Stability testing of 2-d discrete linear systems by telepolation of an immittance-type tabular test

A new procedure for deciding whether a bivariate (two-dimensional, 2-D) polynomial with real or complex coefficients does not vanish in the closed exterior of the unit bi-circle (is "2-D stable") is presented. It simplifies a recent immittance-type tabular stability test for 2-D discrete-time systems that creates for a polynomial of degree (n ₁, n ₂) a sequence of n ₂ (or n ₁) centro-symmetric 2-D polynomials (the "2-D table") and requires the testing of only one last one dimensional (1-D) symmetric polynomial of degree 2n ₁n ₂ for no zeros on the unit circle.

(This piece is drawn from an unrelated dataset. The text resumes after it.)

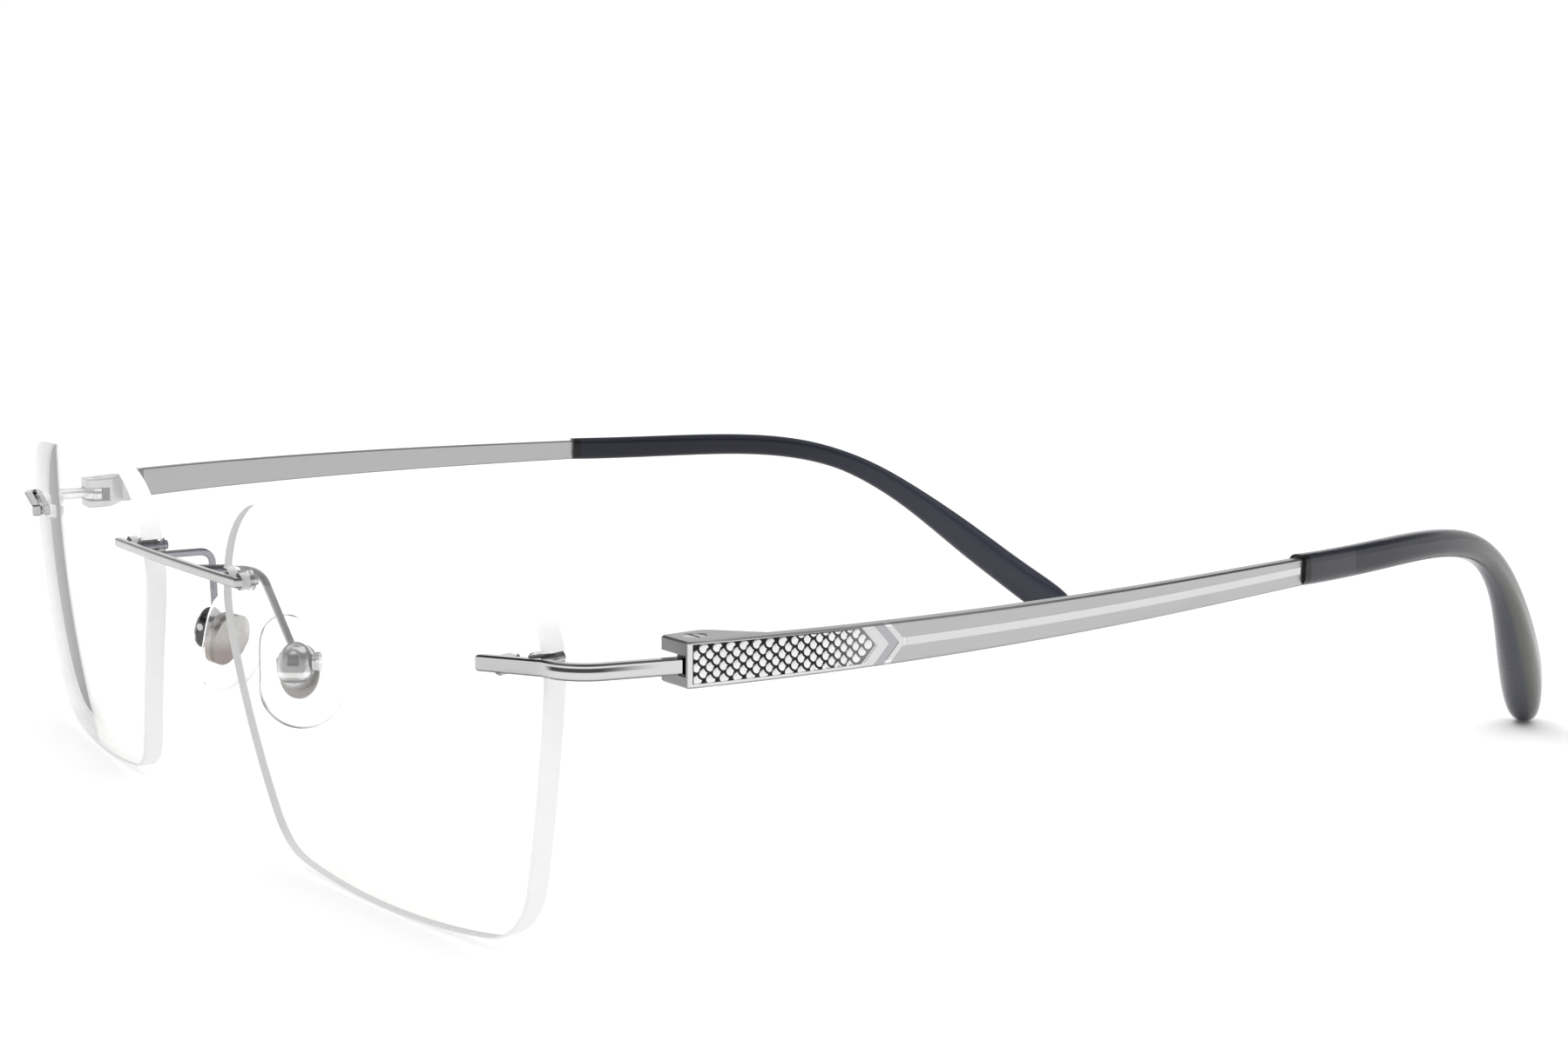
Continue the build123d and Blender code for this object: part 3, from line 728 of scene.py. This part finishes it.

It is shown that it is possible to bring forth (to "telescope") the last polynomials by interpolation without the construction of the 2-D table. The new 2-D stability test requires an apparently unprecedentedly low count of arithmetic operations. It also shows that stability of a 2-D polynomial of degree (n ₁, n ₂) is completely determined by n ₁n ₂ + 1 stability tests (of specific form) of 1-D polynomials of degrees n ₁ or n ₂ for the real case (or 2n ₁ n ₂ + 1 polynomials in the complex cases).